Part II, called “Integral Ecology: The Cry of the Earth and of the Poor” is rooted within the vision of Pope Francis’ encyclical “Laudato Si,’” but applied to the Amazon region. It provides a searing focus on the terrible damage being done in the region by economic interests linked to petroleum, gas, lumber, gold and agricultural industries whose main goal is to “maximum profit” irrespective of the damage to peoples and the environment. It emphasizes the urgent need for ecological conversion. It is divided into nine chapters that deal with topics such as urbanization, family and community, corruption, the question of integral health (intimately linked to clean air and water), integral education and ecological conversion.
Part III bears the significant title: “A prophetic church in the Amazon: challenges and hopes.” It reminds us that the Amazon is not just forests but also cities in which the indigenous peoples are forced to seek education or employment. While uprooted from their natural habitats, they are often reached by Pentecostal groups that are very active in the periphery, and the document emphasizes the need for ecumenical and interreligious dialogue here.
This third part of the text is divided into eight chapters, which look at the challenges of inculturation and interculturality, the celebration of faith with an enculturated liturgy, the organization of the communities, evangelization in the cities, ecumenical and interreligious dialogue, mission of the media and communications and the prophetic role of the church and integral human promotion.

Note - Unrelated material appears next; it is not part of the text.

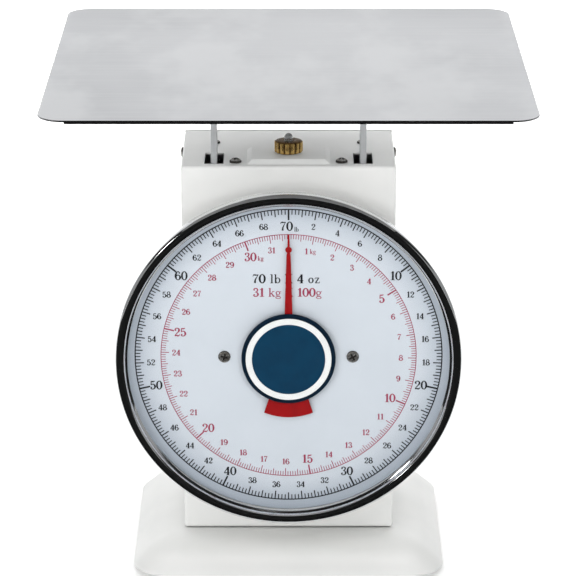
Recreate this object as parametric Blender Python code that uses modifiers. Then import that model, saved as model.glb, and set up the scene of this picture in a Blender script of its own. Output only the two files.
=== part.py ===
"""Mechanical dial platform scale: a spring scale with a round dial, built as separate pieces.

Frame: metres, +Z up, the dial faces -Y, +X is to the reader's right. The origin is on the floor,
under the middle of the platform tray. All driving dimensions below are in millimetres.
"""

import math

import bmesh
import bpy
from mathutils import Matrix, Vector

MM = 0.001
GAP = 0.3                                   # running gap between neighbouring pieces

# Platform tray and the frame that carries it
TRAY_SIZE = 340.0
TRAY_TOP = 366.0
TRAY_SHEET = 1.2
TRAY_CORNER = 18.0
TRAY_HEM = 2.6                              # depth of the folded rim on each straight side
HEM_END = 23.0                              # the rim stops this far from each corner
RAIL_TOP = 356.0
RAIL_HEIGHT = 10.0
RAIL_WIDTH = 12.0
RAIL_LENGTH = 190.0
TIE_PLATE_HALF = 42.0
PAD_Y = 84.0

# Base and body
BASE_WIDTH = 228.0
BASE_DEPTH = 198.0
BASE_TOP = 24.0
BASE_BOTTOM = 5.0
BASE_SHEET = 1.5
FOOT_X = 78.0
FOOT_Y = 65.0
BODY_WIDTH = 154.0
BODY_FRONT = -56.0
BODY_BACK = 46.0
BODY_TOP = 302.0
BODY_SHEET = 1.2
BODY_EDGE = 2.0                             # bend radius of the casing
PAD_HALF_WIDTH = 30.5                       # raised pressing round the adjuster
PAD_FRONT = -51.0
PAD_BACK = -9.0
PAD_HEIGHT = 3.2
SLOT_WIDTH = 13.4
SLOT_LENGTH = 26.0
FRONT_SCREW = (38.0, -44.0)
REAR_SCREW = (53.5, 8.0)
TOP_SCREW_HEAD = (4.3, 3.0)                 # radius, height
REAR_SCREW_HEAD = (3.4, 2.2)
SMALL_SCREW_HEAD = (3.8, 2.2)
COVER_SCREW_X = 62.0
COVER_SCREW_Z = (62.0, 284.0)
TAP_RADIUS = 2.3                            # hole for a screw's shank
SIDE_SCREW = (8.0, 295.0)                   # y, z

# Dial
DIAL_Z = 169.0
DRUM_RADIUS = 119.0
DRUM_BACK_RADIUS = 108.0
DRUM_SHOULDER = -82.0                       # the drum narrows behind this plane
DRUM_FRONT = -92.0
BEZEL_RADIUS = 124.0
BEZEL_INNER = 115.5
BEZEL_FRONT = -101.5
LENS_Y = -93.2
LENS_THICK = 2.0
DIAL_PLATE_Y = -84.2
DIAL_SCREW_X = 46.0
POINTER_Y = -88.5
HUB_RADIUS = 33.75
POINTER_TIP = 90.0
TAIL_RADIUS = 45.0
TAIL_HALF_ANGLE = 23.0

# Movement: carriage, levers, rack and pinion
TRAVEL = 18.84                              # carriage travel for one turn of the pointer
TEETH = 12
MODULE = 0.5
PITCH_RADIUS = TEETH * MODULE / 2
STRAP_X = 53.5
STRAP_THICK = 4.4
STRAP_FRONT = -46.5
STRAP_BACK = -22.5
MECH_Y = -28.0                              # plane of the springs, rack and adjuster
LEVER_LENGTH = 72.0
LEVER_PIVOT_Y = 37.0
LEVER_TILT = math.degrees(TRAVEL / LEVER_LENGTH / 2)
LOWER_PIVOT_Z = 70.0
UPPER_PIVOT_Z = 226.0
ARM_X = 48.5
SIDE_PLATE_X = 74.5
SPRING_X = 22.0
SPRING_TOP_PIN = 260.0
SPRING_BOTTOM_PIN = 126.0
SPRING_RADIUS = 7.6
SPRING_WIRE = 1.25
SPRING_TURNS = 11
HOOK_RADIUS = 4.6
CROSS_Z = 112.0
STUD_RADIUS = 3.2
NUT_RADIUS = 10.3
NUT_HEIGHT = 8.6
STUD_TOP = 319.2


def start_scene():
    """Empty the scene and make one collection for the parts and one for the cutting bodies."""
    for obj in list(bpy.data.objects):
        bpy.data.objects.remove(obj, do_unlink=True)
    made = []
    for name in ("dial_platform_scale", "cutters"):
        collection = bpy.data.collections.new(name)
        bpy.context.scene.collection.children.link(collection)
        made.append(collection)
    return made


PARTS, CUTTERS = start_scene()


def make_material(name, color, roughness, metallic=0.0, alpha=1.0):
    material = bpy.data.materials.new(name)
    material.use_nodes = True
    shader = material.node_tree.nodes["Principled BSDF"]
    shader.inputs["Base Color"].default_value = (*color, 1.0)
    shader.inputs["Roughness"].default_value = roughness
    shader.inputs["Metallic"].default_value = metallic
    shader.inputs["Alpha"].default_value = alpha
    return material


ENAMEL = make_material("white_enamel", (0.86, 0.86, 0.84), 0.25)
STAINLESS = make_material("brushed_stainless", (0.62, 0.62, 0.63), 0.32, 1.0)
CHROME = make_material("chrome", (0.80, 0.80, 0.80), 0.05, 1.0)
STEEL = make_material("zinc_steel", (0.50, 0.51, 0.52), 0.38, 1.0)
SPRING_STEEL = make_material("spring_steel", (0.34, 0.34, 0.36), 0.35, 1.0)
BRASS = make_material("brass", (0.62, 0.42, 0.14), 0.28, 1.0)
GLASS = make_material("clear_lens", (0.95, 0.97, 0.98), 0.03, 0.0, 0.2)
DIAL_PAINT = make_material("dial_print", (0.72, 0.77, 0.82), 0.45)
RED = make_material("pointer_red", (0.55, 0.0, 0.01), 0.35)
BLUE = make_material("hub_blue", (0.0, 0.06, 0.13), 0.35)
RUBBER = make_material("rubber", (0.03, 0.03, 0.03), 0.8)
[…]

The Amazon region, which is the focus of the document and the forthcoming synod, is spread over nine countries—Brazil, Bolivia, Colombia, Ecuador, Peru, Venezuela, Surinam, Guyana and French Guyana—and involves seven episcopal conferences. More than 100 participants at the synod will come from these conferences, but representatives of the continental conferences of bishops will also be invited from, together with members of the Panamazon Ecclesial Network and some 32 men and women auditors, including 20 representatives of the indigenous peoples of the region.
Correction, June 17, 2019; 2:25 p.m. EDT: Missing text added.